For the record, I found a second DH. My children loved him, he was both helpful and a good guide to their futures. He died this year. My DC mourn him. Why should I have deprived them of finding this man a good father figure and guide because they could have been stroppy about me having a relationship other than with them?

smellydog1 · 18/12/2024 22:50

You have done the right thing, a leopard never changes their spots. He was leeching off you fullstop. Your daughter will be non committal as she doesn't want the guilt. Let her know it wasn't about her, that comment was just the final straw. Let him prove himself whilst not under the same roof, i bet he wont.

HPandthelastwish · 18/12/2024 23:02

DD has never been stroppy. And actually as a teen has encouraged me to date but she is autistic and I would never bring anyone into our home or make those type of drastic changes. We are in the major exam years now and I won't be compromising those for her. Another 3 years she'll be 18 and moving on, I'll still be young at 41 and have plenty of time to develop a relationship if I want one.

What happened to my life? Being married and having a second family isn't the only good way of being a role model. Ive worked on providing for the pair of us, retrained, spent 6 years working evenings and weekends on completing an OU degree. My parents provided childcare for me to work and study asking them to do it so I could date too would be taking advantage.

I spent years working in Secondary schools and when students of blended families spoke of their experiences all struggled with Mums new partner even if they liked him, it changed the dynamic in the house it was different at dads as they didn't view it as their base.

It is a shame your DH died, he sounds like a good egg, but you got lucky. For many teens that is not what they experience when mum moves a new man in. You only have to read these relationship boards to see how many awful men are out there.

Polyp0 · 18/12/2024 23:03

Absolutely agree with everyone who is saying that your daughter should not feel responsible for the end of the relationship. If she is being noncommittal, it's probably because she is feeling uneasy about this level of responsibility.

financialcareerstuff · 18/12/2024 23:15

Well done OP. Now keep him gone. You've been clear it's over. Just block him now. And totally agree with others. Don't put it on your DD to reassure you or appear to make this choice, or even suggest you have done it for her. You picked a bad one. He was freeloading, nasty, gaslighting and would jo doubt have got worse. Well done for getting rid of him. 🥳

Aprilrosesews · 19/12/2024 10:16

I think you need to be very clear with you daughter that this isn’t on the back of what he said to her, that’s it’s because of a lot of other little things. It might even be good (if age appropriate) to talk her through all the things and how they’re not acceptable for you both to be treated like that so she doesn’t fall for someone like that herself.

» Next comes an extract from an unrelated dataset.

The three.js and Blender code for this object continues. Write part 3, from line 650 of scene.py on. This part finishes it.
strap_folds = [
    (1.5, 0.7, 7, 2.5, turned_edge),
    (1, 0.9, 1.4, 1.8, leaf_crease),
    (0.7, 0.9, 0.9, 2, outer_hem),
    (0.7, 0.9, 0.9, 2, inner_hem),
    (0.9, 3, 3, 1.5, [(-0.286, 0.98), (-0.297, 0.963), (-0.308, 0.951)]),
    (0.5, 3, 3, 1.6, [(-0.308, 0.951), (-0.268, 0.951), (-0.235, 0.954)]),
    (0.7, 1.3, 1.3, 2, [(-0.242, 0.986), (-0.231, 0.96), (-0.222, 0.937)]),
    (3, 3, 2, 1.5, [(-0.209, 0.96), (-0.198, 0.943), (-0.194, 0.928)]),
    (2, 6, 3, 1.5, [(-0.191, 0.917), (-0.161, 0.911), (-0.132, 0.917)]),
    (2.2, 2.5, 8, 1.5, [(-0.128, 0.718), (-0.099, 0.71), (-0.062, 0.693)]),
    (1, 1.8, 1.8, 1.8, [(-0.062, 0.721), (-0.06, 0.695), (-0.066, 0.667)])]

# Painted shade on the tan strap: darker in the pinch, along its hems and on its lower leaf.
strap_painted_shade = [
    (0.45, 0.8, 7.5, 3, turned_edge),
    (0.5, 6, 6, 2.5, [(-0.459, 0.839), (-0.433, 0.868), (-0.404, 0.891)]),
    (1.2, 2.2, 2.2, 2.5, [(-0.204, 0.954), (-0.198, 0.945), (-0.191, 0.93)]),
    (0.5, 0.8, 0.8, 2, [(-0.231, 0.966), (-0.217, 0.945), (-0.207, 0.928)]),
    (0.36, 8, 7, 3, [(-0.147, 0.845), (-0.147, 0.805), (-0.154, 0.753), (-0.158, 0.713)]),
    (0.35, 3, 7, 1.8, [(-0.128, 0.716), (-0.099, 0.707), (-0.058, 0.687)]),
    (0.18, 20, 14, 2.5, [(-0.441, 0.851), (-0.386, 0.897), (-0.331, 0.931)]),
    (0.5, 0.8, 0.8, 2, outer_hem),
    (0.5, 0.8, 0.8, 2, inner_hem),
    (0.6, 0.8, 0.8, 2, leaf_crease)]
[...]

you might then get an honest opinion from her as right now she probably feels guilty and maybe doesn’t want to give you her opinion if it sours the water and he ends up coming back

Wheresthebeach · 19/12/2024 10:42

No no no...not rash!

Don't let your DD feel this is on her. He's a dick, and you're well rid. Of course he's trying to get back...you're his meal ticket for the rest of time. He knows DD is growing up and will fly the nest in a few years so he's thinking long term.

Move on and find someone decent. Block his number so he can't love bomb you or get in your head.

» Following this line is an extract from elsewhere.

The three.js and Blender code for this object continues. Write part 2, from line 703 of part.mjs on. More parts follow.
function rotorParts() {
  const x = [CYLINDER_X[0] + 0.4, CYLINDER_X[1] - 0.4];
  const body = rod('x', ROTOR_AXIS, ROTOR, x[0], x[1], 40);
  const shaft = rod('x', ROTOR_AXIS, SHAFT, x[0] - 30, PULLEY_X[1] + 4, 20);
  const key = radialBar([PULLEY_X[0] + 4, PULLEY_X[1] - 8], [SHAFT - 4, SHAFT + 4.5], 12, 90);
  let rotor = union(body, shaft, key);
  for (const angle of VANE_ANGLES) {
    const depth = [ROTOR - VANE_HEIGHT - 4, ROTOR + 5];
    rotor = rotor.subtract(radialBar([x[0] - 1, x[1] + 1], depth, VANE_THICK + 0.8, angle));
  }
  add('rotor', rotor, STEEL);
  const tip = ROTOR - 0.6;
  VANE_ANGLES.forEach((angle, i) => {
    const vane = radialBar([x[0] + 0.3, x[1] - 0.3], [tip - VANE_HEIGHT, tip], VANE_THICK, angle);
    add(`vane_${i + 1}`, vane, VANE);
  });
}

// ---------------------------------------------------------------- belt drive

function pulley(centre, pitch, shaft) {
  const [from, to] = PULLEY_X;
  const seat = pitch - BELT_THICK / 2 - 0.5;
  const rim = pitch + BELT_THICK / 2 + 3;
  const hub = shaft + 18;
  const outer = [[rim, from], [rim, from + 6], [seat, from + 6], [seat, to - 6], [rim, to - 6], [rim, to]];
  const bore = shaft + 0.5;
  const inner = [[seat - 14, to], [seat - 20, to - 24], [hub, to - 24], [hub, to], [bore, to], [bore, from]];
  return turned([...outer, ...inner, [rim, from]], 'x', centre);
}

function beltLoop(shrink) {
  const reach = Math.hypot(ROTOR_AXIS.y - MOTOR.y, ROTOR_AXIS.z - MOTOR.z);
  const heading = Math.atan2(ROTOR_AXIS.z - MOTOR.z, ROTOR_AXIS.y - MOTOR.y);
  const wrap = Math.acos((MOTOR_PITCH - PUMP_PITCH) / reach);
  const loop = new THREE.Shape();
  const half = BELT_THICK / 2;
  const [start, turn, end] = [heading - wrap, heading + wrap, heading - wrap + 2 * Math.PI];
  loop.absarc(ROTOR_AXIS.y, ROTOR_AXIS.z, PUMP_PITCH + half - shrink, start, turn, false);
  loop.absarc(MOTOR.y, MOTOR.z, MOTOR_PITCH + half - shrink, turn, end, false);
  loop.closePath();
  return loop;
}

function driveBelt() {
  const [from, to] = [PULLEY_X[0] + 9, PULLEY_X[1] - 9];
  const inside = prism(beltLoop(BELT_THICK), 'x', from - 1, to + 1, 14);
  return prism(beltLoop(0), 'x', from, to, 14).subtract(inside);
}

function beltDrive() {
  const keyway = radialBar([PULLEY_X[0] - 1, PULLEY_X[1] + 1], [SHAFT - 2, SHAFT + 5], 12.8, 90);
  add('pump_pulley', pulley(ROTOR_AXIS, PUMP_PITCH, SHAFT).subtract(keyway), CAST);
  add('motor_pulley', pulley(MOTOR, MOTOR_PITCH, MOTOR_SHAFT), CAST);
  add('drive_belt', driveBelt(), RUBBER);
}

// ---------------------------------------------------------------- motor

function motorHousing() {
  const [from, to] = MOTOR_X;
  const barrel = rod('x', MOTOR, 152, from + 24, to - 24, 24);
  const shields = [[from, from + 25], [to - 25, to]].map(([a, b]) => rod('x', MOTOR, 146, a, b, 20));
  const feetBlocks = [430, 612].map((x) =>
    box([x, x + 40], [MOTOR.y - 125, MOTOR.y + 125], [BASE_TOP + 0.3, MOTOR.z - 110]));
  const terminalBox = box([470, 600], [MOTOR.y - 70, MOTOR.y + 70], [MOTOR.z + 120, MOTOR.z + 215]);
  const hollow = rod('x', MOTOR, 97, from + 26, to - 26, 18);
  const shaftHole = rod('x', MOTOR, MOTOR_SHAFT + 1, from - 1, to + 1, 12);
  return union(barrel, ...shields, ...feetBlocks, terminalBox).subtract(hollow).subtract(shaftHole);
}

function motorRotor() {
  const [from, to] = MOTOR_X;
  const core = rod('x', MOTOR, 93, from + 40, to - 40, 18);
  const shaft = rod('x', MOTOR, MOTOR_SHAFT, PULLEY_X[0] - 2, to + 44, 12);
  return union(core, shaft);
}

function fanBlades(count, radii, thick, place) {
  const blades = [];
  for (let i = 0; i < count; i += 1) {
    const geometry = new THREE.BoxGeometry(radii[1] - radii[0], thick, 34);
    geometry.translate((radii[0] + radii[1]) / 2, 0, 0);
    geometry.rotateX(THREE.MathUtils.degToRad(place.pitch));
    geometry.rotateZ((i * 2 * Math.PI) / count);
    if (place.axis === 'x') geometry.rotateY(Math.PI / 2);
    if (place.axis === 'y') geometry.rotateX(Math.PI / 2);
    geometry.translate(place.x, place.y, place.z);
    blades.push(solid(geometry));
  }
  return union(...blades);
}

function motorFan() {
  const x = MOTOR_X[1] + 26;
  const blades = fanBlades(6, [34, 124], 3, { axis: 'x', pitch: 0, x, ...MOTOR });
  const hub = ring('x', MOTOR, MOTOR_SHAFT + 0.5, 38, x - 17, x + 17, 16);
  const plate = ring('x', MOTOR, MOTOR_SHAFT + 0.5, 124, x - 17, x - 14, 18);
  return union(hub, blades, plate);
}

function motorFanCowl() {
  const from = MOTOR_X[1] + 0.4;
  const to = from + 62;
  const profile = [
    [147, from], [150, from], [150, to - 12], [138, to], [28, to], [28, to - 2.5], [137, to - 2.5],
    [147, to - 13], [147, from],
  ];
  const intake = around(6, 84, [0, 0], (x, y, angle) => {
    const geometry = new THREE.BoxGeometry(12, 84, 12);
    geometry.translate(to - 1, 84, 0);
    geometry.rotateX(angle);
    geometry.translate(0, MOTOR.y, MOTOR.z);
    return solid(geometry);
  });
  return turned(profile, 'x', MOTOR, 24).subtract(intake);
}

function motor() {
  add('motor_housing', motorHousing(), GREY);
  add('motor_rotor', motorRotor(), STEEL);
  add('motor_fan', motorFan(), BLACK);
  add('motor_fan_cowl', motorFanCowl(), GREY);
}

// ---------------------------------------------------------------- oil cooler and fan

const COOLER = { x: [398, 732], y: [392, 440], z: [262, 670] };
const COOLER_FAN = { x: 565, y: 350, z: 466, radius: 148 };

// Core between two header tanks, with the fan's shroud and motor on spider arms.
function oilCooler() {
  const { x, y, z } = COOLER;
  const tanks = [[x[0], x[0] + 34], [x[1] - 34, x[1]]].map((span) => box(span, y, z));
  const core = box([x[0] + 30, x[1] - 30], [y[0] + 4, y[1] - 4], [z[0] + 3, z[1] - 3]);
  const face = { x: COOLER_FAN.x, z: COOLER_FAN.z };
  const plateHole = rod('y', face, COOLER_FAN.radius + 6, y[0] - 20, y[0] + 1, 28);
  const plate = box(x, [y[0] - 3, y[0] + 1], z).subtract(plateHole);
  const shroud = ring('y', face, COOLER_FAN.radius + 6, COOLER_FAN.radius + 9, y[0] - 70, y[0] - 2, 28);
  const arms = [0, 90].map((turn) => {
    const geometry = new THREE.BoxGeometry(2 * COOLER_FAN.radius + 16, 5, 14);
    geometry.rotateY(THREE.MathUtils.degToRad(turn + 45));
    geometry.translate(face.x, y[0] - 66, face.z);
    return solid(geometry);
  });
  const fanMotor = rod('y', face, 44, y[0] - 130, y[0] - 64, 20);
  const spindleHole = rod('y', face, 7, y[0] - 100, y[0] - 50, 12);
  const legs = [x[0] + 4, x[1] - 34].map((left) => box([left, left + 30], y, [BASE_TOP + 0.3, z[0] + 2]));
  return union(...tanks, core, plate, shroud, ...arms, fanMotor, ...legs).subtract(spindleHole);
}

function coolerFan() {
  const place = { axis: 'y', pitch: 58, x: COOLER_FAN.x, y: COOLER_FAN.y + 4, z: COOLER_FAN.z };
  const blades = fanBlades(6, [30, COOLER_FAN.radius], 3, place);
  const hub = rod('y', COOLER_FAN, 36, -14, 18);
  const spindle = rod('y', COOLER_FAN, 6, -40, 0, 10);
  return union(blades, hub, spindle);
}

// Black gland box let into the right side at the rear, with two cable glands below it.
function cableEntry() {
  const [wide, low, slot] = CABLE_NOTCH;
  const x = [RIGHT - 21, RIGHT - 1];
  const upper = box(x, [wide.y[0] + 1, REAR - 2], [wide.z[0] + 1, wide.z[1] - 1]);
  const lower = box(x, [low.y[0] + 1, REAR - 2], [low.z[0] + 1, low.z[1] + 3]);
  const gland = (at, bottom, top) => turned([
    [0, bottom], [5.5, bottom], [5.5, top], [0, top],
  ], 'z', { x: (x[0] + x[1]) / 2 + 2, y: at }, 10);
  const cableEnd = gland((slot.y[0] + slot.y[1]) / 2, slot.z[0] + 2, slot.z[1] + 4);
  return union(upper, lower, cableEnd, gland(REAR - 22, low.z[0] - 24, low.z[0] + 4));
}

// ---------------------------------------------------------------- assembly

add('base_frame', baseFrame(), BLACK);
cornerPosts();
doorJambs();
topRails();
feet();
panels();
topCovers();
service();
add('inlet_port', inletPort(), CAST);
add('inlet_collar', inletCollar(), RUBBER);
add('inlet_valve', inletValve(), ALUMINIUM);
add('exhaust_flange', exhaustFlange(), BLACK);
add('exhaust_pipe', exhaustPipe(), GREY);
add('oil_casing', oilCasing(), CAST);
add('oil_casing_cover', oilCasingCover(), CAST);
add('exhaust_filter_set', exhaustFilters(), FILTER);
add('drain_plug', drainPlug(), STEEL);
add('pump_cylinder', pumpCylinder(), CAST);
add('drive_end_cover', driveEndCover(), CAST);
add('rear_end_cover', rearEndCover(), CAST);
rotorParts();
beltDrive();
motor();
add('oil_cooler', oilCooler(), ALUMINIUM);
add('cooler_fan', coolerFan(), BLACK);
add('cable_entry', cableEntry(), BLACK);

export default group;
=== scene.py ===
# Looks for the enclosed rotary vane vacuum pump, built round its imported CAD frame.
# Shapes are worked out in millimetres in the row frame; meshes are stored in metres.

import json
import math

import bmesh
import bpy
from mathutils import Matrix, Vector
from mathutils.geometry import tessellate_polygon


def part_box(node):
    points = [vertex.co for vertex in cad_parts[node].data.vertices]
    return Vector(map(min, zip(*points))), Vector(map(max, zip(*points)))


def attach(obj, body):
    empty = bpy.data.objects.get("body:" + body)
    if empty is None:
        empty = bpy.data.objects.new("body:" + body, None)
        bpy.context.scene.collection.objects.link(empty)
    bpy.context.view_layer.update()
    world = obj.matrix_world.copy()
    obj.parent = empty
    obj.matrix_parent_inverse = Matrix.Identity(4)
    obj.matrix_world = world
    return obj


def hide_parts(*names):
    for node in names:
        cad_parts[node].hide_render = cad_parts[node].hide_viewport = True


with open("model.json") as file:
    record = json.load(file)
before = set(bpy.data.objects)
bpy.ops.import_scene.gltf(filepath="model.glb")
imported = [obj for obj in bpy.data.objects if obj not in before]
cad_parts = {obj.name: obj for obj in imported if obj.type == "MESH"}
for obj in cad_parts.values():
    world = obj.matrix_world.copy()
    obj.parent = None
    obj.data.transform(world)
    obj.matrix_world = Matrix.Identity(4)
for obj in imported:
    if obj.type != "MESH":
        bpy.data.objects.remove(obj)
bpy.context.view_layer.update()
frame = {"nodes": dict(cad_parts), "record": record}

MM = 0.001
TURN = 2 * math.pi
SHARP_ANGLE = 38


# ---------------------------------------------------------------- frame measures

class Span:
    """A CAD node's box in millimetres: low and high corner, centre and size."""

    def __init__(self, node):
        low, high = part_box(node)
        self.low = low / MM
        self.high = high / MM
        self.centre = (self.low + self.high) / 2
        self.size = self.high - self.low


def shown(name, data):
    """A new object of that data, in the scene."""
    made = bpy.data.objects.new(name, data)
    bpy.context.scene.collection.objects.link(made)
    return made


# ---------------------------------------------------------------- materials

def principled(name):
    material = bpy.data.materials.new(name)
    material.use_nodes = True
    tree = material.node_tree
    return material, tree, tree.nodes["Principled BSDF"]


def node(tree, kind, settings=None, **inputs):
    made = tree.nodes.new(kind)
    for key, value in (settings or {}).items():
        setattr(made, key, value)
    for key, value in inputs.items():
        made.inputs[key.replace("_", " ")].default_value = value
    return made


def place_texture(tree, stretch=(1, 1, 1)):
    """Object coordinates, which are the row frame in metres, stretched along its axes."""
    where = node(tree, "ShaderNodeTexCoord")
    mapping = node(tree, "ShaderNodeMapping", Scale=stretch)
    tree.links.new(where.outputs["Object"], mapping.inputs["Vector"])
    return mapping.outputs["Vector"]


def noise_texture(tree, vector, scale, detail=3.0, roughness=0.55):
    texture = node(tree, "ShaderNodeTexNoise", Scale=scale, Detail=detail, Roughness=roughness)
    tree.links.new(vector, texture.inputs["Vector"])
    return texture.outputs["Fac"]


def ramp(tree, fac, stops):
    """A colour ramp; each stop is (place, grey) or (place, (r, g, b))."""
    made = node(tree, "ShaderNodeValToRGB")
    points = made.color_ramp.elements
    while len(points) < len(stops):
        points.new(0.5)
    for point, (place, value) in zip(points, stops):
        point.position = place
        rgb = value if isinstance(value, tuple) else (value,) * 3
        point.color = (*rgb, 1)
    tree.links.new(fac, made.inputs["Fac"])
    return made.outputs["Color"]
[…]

Grammarnut · 19/12/2024 22:43

Rosettespur · 18/12/2024 16:11

Just wanted to update.

He agreed to move out. It was long. Landlord wanted his agreement and it puts pressure on him.

For now he wants to try and reconcile the relationship and has been in contact a lot about me and him. The space from him has been great in thinking clearly and DD was initially pleasantly surprised that he was leaving but tbh hasn’t really said it was a good thing or not? I have tried to ask her about it but she just said it didn’t really bother her either way?! So now I’m thinking was I too rash?

Either way, i won’t let anyone live with us again!

DD succeeded in manipulating you into getting rid of possible new partner (irrespective of whether he was a dick, which he was, that was not the point of her dislike). You won't have another partner come to share your life. Your DD has won but also has lost, because this is the model she will follow: you have one relationship; if it produces children and then fails then you never have another relationship until the said children have left home. Poor girl, what a lesson to be taught.

Notsuchafattynow · 19/12/2024 22:49

Grammarnut · 19/12/2024 22:43

DD succeeded in manipulating you into getting rid of possible new partner (irrespective of whether he was a dick, which he was, that was not the point of her dislike). You won't have another partner come to share your life. Your DD has won but also has lost, because this is the model she will follow: you have one relationship; if it produces children and then fails then you never have another relationship until the said children have left home. Poor girl, what a lesson to be taught.

Edited

What a load of bollocks.

Pipconkermash · 19/12/2024 22:51

Grammarnut · 19/12/2024 22:43

DD succeeded in manipulating you into getting rid of possible new partner (irrespective of whether he was a dick, which he was, that was not the point of her dislike). You won't have another partner come to share your life. Your DD has won but also has lost, because this is the model she will follow: you have one relationship; if it produces children and then fails then you never have another relationship until the said children have left home. Poor girl, what a lesson to be taught.

Edited

Are you quite well?

cassy16 · 19/12/2024 23:09

It’s clear from reading a tiny bit of the thread your daughter doesn’t like him and that is reason enough for him to not be living there. We as parents have a responsibility to make a child’s home their safe space, a place where they are completely comfortable

Grammarnut · 19/12/2024 23:14

@Notsuchafattynow I don't think you know much about teenagers. They want their parent (whichever sex) for themselves and do not want a new partner interloping. They will manipulate that new partner out if they are allowed to.
@Pipconkermash Very well, thank you. You also do not know much about how manipulative children are, especially if they see that their position of always coming first with their parent is under threat.